What is needed: Within the records below, reproduce without change the lines from the line that has "module button_right() color(steel) button(1);" through the line that has "point = shown.matrix_world", and only those.

>> BEGIN Entries shown

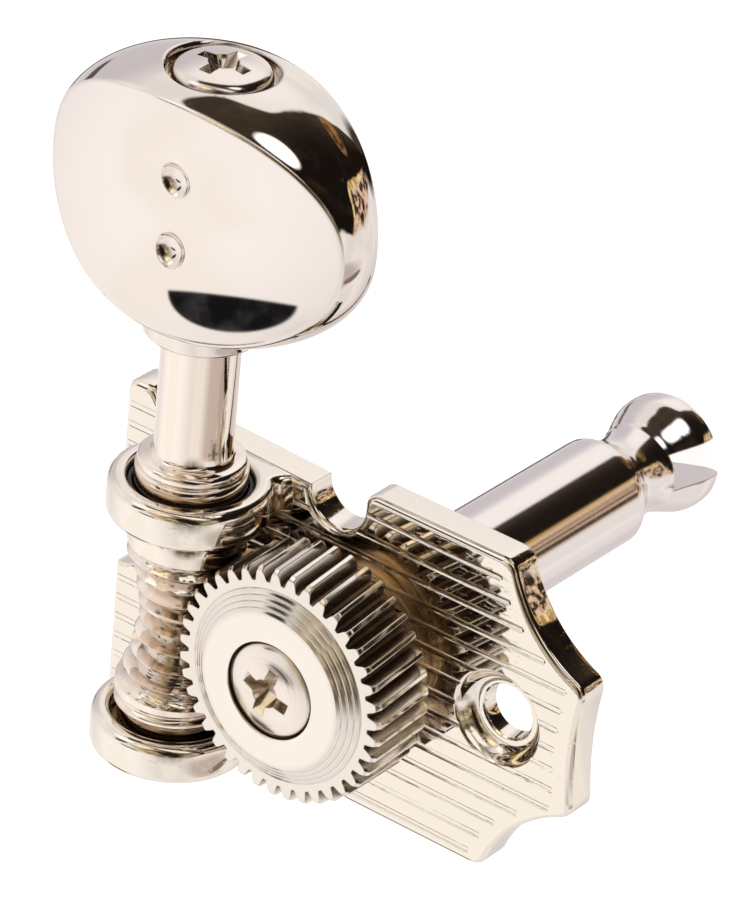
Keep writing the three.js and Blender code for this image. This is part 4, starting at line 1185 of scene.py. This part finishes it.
# The dark room beside the tent: umber, with dusk low down, a gold line along its left edge, one
# lamp, and the black card that the button's face mirrors. Edges are degrees of bearing and rise.
left_edge = ramp(rise, -44, -18, 31, -3)
right_edge = ramp(rise, -32, -8, 91, 119)
past_left = minus(loose_bearing, left_edge)
room = times(ramp(past_left, -2.0, 2.0), ramp(minus(right_edge, loose_bearing), -1.5, 2.5),
             ramp(rise, 17, 9))
room = worked(tree, "MAXIMUM", room, ramp(rise, -76, -83))
dusk = times(ramp(loose_bearing, -9, 0), ramp(loose_bearing, 42, 34), ramp(rise, -18, -30))
dusk_colour = mottled(9.0, 0.43, 0.55, (0.04, 0.025, 0.016), (0.87, 0.64, 0.46))
umber = laid_over(mottled(2.5, 0.5, 0.75, (0.010, 0.007, 0.006), (0.035, 0.022, 0.015)),
                  ramp(loose_bearing, 56, 100),
                  mottled(3.0, 0.42, 0.7, (0.05, 0.038, 0.026), (0.10, 0.07, 0.045)))
umber = laid_over(umber, blot(74, -60, 10, 5),
                  mottled(8.0, 0.42, 0.55, (0.07, 0.035, 0.015), (0.34, 0.19, 0.07)))
gold_line = times(ramp(past_left, 3.0, 0.5), ramp(past_left, -7.0, -4.5),
                  times(ramp(rise, -14, -26), ramp(rise, -75, -65)))
gold = mottled(14.0, 0.4, 0.58, (0.5, 0.27, 0.09), (0.98, 0.86, 0.5))
black_card = mottled(7.0, 0.45, 0.7, (0.008, 0.008, 0.009), (0.04, 0.04, 0.045))
view = laid_over(view, dusk, dusk_colour)
view = laid_over(view, room, umber)
view = laid_over(view, gold_line, gold)
view = laid_over(view, blot(68, -3.5, 15.5, 6.5, -8), (1.5, 1.5, 1.5))
view = laid_over(view, blot(-142.8, 68.2, 14.5, 9.3, 42.6, 0.06, True), black_card)
by_eye = added(tree, "LightPath").outputs["Is Camera Ray"]
fed(tree, tree.nodes["Background"], {"Color": laid_over(view, by_eye, (1.0, 1.0, 1.0)),
                                     "Strength": 1.0})


# The camera looks at the gear's front from above the scalloped end, through a long lens.
camera_data = bpy.data.cameras.new("camera")
camera = bpy.data.objects.new("camera", camera_data)
bpy.context.scene.collection.objects.link(camera)
camera_data.sensor_width = 36.0
camera_data.lens = 225.333
camera_data.clip_start, camera_data.clip_end = 0.01, 10.0
right = Vector((0.78477346, 0.08419958, -0.61403668))
up = Vector((-0.36590375, 0.86258894, -0.34936338))
back = Vector((0.500245, 0.49884943, 0.70774585))
look = Matrix((right, up, back)).transposed().to_4x4()
look.translation = Vector((0.14512377, 0.1562065, 0.20645561))
camera.matrix_world = look
bpy.context.scene.camera = camera
bpy.context.scene.view_settings.view_transform = "Standard"
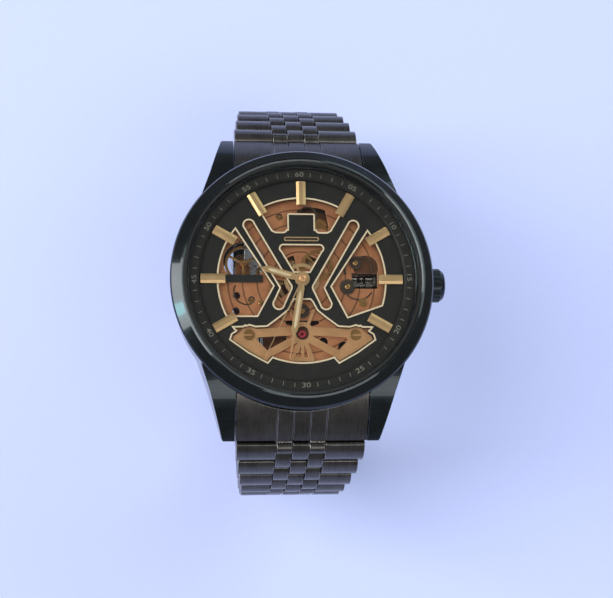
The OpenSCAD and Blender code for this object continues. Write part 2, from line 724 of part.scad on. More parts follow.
// an end link: the body between the lugs and the two lips that hold the first row's pin
module end_link() {
    difference() {
        plate_x(0.15 - lug_x, lug_x - 0.15) end_link_side();
        translate([0, 0, -1]) cylinder(r = case_r + 0.25, h = 12, $fn = 160);
        rod_x(-12, 12, link_r + 0.35, hinge_y, hinge_z, 48);
        rod_x(-12, 12, pin_bore_r, bar_y, bar_z, 32);
        end_link_grooves();
    }
    difference() {
        both_x(mid_in, mid_out) {
            translate([hinge_y, hinge_z]) circle(r = link_r, $fn = 32);
            intersection() {
                translate([hinge_y - 2.6, hinge_z - link_r]) square([2.6, 2 * link_r]);
                translate(end_top) circle(r = top_r, $fn = 128);
            }
        }
        rod_x(-12, 12, pin_bore_r, hinge_y, hinge_z, 24);
    }
    rod_x(-lug_x - 1, lug_x + 1, pin_r, bar_y, bar_z, 24);
}

module end_links() color(gunmetal) for (a = [0, 180]) rotate([0, 0, a]) end_link();

// ---- clasp ----

// a point in Y and Z on the clasp's arc
function on_arc(r, a) = [clasp_y + r * sin(a), clasp_z - r * cos(a)];

// outline of a curved strip of the clasp
module strip(r_in, r_out, a0, a1) translate([clasp_y, clasp_z]) intersection() {
    difference() {
        circle(r = r_out, $fn = 360);
        circle(r = r_in, $fn = 360);
    }
    polygon([[0, 0], 2 * r_out * [sin(a0), -cos(a0)],
        2 * r_out * [sin((a0 + a1) / 2), -cos((a0 + a1) / 2)], 2 * r_out * [sin(a1), -cos(a1)]]);
}

module knuckle(r, a, size) translate(on_arc(r, a)) circle(r = size, $fn = 32);

// a rod across the clasp, on its arc
module clasp_rod(x, r_arc, a, r) rod_x(-x, x, r, on_arc(r_arc, a)[0], on_arc(r_arc, a)[1], 24);

module clasp_cover() color(black) {
    difference() {
        union() {
            intersection() {
                plate_x(-cover_x, cover_x) strip(clasp_r + 1.0, clasp_r + 2.3, -17, 17);
                translate([-20, -40, clasp_z - clasp_r - 1.9]) cube([40, 80, 20]);
            }
            both_x(cover_x - 1, cover_x) {
                strip(clasp_r - 1.1, clasp_r + 1.1, -16.6, clasp_a);
                knuckle(clasp_r, clasp_a, 1.1);
            }
        }
        clasp_rod(12, clasp_r, clasp_a, pin_bore_r);
        clasp_rod(12, blade_pin_r, 4, 0.95);
        clasp_rod(12, blade_pin_r, cover_a, 0.45);
    }
    at = on_arc(blade_pin_r, cover_a);
    for (x = [3.5, 0.1 - cover_x]) rod_x(x, x + cover_x - 3.6, 0.4, at[0], at[1], 24);
}

// two side arms and the bridge that joins them beyond the fold pin
module clasp_arms() color(steel) {
    difference() {
        union() {
            both_x(3.6, 6.6) {
                strip(clasp_r - 0.7, clasp_r + 0.5, cover_a, 15.2);
                knuckle(blade_pin_r, cover_a, 0.75);
            }
            plate_x(-3.7, 3.7) strip(clasp_r - 0.7, clasp_r + 0.5, fold_a + 1.25, 15.2);
        }
        clasp_rod(12, blade_pin_r, cover_a, 0.45);
        clasp_rod(12, blade_pin_r, fold_a, 0.4);
    }
    clasp_rod(6.5, blade_pin_r, fold_a, 0.36);
}

// the middle blade, carried by the last row at 6 o'clock
module clasp_tongue() color(steel) {
    difference() {
        union() {
            plate_x(-3.2, 3.2) {
                strip(clasp_r - 0.7, clasp_r + 0.5, -18.9, fold_a);
                knuckle(blade_pin_r, fold_a, 0.75);
            }
            plate_x(-centre_x, centre_x) {
                strip(clasp_r - 0.9, clasp_r + 0.9, -clasp_a, -18);
                knuckle(clasp_r, -clasp_a, link_r);
            }
        }
        clasp_rod(12, blade_pin_r, fold_a, 0.4);
        clasp_rod(12, clasp_r, -clasp_a, pin_bore_r);
    }
    clasp_rod(mid_out, clasp_r, -clasp_a, pin_r);
}

module button(s) {
    at = on_arc(blade_pin_r, 4);
    for (x = [[cover_x + 0.6, cover_x + 1.2, 1.35], [cover_x - 1.6, cover_x + 0.6, 0.9]])
        rod_x(s > 0 ? x[0] : -x[1], s > 0 ? x[1] : -x[0], x[2], at[0], at[1], 48);
}

module button_left() color(steel) button(-1);

module button_right() color(steel) button(1);

// ---- what is drawn ----

case_middle();
bezel();
crystal();
crystal_gasket();
minute_ring();
dial_plate();
window_rims();
hour_batons();
plaque();
mainplate();
dial_bridge();
barrel_bridge();
train_bridge();
balance_cock();
jewels();
movement_screws();
movement_ring();
case_back();
back_glass();
crown_tube();
crown();
setting_lever();
hour_hand();
minute_hand();
second_hand();
minute_wheel();
third_wheel();
fourth_wheel();
escape_wheel();
pallet_fork();
balance_wheel();
barrel();
rotor();
end_links();
row(1, 1);  // row_12_1
row(1, 2);  // row_12_2
row(1, 3);  // row_12_3
row(1, 4);  // row_12_4
row(1, 5);  // row_12_5
row(1, 6);  // row_12_6
row(1, 7);  // row_12_7
row(1, 8);  // row_12_8
row(1, 9);  // row_12_9
row(1, 10);  // row_12_10
row(-1, 1);  // row_6_1
row(-1, 2);  // row_6_2
row(-1, 3);  // row_6_3
row(-1, 4);  // row_6_4
row(-1, 5);  // row_6_5
row(-1, 6);  // row_6_6
row(-1, 7);  // row_6_7
row(-1, 8);  // row_6_8
row(-1, 9);  // row_6_9
row(-1, 10);  // row_6_10
clasp_cover();
clasp_arms();
clasp_tongue();
button_left();
button_right();
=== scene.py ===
import math

import bmesh
import bpy
from mathutils import Matrix, Vector


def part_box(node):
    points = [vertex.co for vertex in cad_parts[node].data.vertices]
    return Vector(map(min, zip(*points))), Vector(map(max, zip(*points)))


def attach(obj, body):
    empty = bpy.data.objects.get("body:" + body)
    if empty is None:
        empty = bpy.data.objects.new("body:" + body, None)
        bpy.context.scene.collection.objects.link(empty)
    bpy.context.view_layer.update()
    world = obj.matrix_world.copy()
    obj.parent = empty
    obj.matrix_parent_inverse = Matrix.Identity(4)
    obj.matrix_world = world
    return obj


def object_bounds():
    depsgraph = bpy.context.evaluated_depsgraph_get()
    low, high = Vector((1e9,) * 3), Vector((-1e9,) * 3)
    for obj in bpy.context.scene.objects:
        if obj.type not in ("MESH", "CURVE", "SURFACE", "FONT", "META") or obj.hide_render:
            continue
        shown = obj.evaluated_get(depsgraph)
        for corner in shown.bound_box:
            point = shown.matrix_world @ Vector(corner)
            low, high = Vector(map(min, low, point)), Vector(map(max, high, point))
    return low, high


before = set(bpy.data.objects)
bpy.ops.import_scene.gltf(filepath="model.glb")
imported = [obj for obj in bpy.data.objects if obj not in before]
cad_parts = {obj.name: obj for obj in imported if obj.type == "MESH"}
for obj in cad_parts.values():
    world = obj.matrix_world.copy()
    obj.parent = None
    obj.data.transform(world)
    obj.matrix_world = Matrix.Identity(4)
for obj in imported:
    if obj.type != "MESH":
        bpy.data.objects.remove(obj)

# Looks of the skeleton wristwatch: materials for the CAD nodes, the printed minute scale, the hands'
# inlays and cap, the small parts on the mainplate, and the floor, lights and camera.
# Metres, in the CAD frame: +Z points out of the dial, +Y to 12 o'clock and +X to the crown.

MM = 0.001

# ---- sizes ----
CAD_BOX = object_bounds()
RING_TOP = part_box("minute_ring")[1][2]
PLATE_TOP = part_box("mainplate")[1][2]
SCALE_R = 18.0 * MM
TICK_LENGTH = 0.7 * MM
TICK_WIDTH = 0.09 * MM
PRINT_HEIGHT = 0.02 * MM
NUMERAL_SIZE = 1.15 * MM
NUMERAL_STRETCH = 1.35
SCALE_TURN = math.radians(0.95)

# the hands' places at rest, in degrees clockwise from 12 o'clock
HOUR_ANGLE = 286.0
MINUTE_ANGLE = 189.5

# the added plates: the gap below each, and their thicknesses
LAID_GAP = 0.02 * MM
INLAY_THICKNESS = 0.03 * MM
BRIDGE_END_THICKNESS = 0.06 * MM
SPRING_THICKNESS = 0.12 * MM
WHEEL_THICKNESS = 0.18 * MM

FLOOR_REACH = 3.0

# radii of rubbed edges
FINE_EDGE = 0.05 * MM
BROAD_EDGE = 0.08 * MM

# where one surface changes its look, in millimetres; GROOVE_SHARE is a groove's part of the pitch
CROWN_START_X = 21.6
LABEL_END_X = -5.0
# in the plate copper, the grooves and what lies more than MILLED_DEPTH below the plate's top get painted
# shade
MILLED_DEPTH = 0.06
GROOVE_PITCH = 2.45
GROOVE_SHARE = 0.11

# ---- the photograph's view ----
LENS = 74.2
SENSOR_WIDTH = 36.0
CAMERA_AT = (-0.02055, -0.04830, 0.21372)
CAMERA_RIGHT = (0.9949, -0.0175, 0.0993)
CAMERA_UP = (-0.0042, 0.9768, 0.2140)
CAMERA_BACK = (-0.1008, -0.2134, 0.9718)

FLOOR_COLOUR = (0.56, 0.62, 0.98)


# ---- node helpers ----

def add(tree, kind, inputs=None, **settings):
    """A new node with its settings and inputs; an input is a value or another node's output."""
    node = tree.nodes.new(kind)
    for key, value in settings.items():
        setattr(node, key, value)
    for key, value in (inputs or {}).items():
        if isinstance(value, bpy.types.NodeSocket):
            tree.links.new(value, node.inputs[key])
        else:
            node.inputs[key].default_value = value
    return node


def new_material(name):
    """An empty material and its node tree."""
    material = bpy.data.materials.new(name)
    material.use_nodes = True
    material.node_tree.nodes.clear()
    return material, material.node_tree


def show(tree, shader):
    """Puts a finished shader on the surface."""
    add(tree, "ShaderNodeOutputMaterial", {"Surface": shader})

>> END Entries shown

Reply to the task:
module button_right() color(steel) button(1);

// ---- what is drawn ----

case_middle();
bezel();
crystal();
crystal_gasket();
minute_ring();
dial_plate();
window_rims();
hour_batons();
plaque();
mainplate();
dial_bridge();
barrel_bridge();
train_bridge();
balance_cock();
jewels();
movement_screws();
movement_ring();
case_back();
back_glass();
crown_tube();
crown();
setting_lever();
hour_hand();
minute_hand();
second_hand();
minute_wheel();
third_wheel();
fourth_wheel();
escape_wheel();
pallet_fork();
balance_wheel();
barrel();
rotor();
end_links();
row(1, 1);  // row_12_1
row(1, 2);  // row_12_2
row(1, 3);  // row_12_3
row(1, 4);  // row_12_4
row(1, 5);  // row_12_5
row(1, 6);  // row_12_6
row(1, 7);  // row_12_7
row(1, 8);  // row_12_8
row(1, 9);  // row_12_9
row(1, 10);  // row_12_10
row(-1, 1);  // row_6_1
row(-1, 2);  // row_6_2
row(-1, 3);  // row_6_3
row(-1, 4);  // row_6_4
row(-1, 5);  // row_6_5
row(-1, 6);  // row_6_6
row(-1, 7);  // row_6_7
row(-1, 8);  // row_6_8
row(-1, 9);  // row_6_9
row(-1, 10);  // row_6_10
clasp_cover();
clasp_arms();
clasp_tongue();
button_left();
button_right();
=== scene.py ===
import math

import bmesh
import bpy
from mathutils import Matrix, Vector


def part_box(node):
    points = [vertex.co for vertex in cad_parts[node].data.vertices]
    return Vector(map(min, zip(*points))), Vector(map(max, zip(*points)))


def attach(obj, body):
    empty = bpy.data.objects.get("body:" + body)
    if empty is None:
        empty = bpy.data.objects.new("body:" + body, None)
        bpy.context.scene.collection.objects.link(empty)
    bpy.context.view_layer.update()
    world = obj.matrix_world.copy()
    obj.parent = empty
    obj.matrix_parent_inverse = Matrix.Identity(4)
    obj.matrix_world = world
    return obj


def object_bounds():
    depsgraph = bpy.context.evaluated_depsgraph_get()
    low, high = Vector((1e9,) * 3), Vector((-1e9,) * 3)
    for obj in bpy.context.scene.objects:
        if obj.type not in ("MESH", "CURVE", "SURFACE", "FONT", "META") or obj.hide_render:
            continue
        shown = obj.evaluated_get(depsgraph)
        for corner in shown.bound_box:
            point = shown.matrix_world @ Vector(corner)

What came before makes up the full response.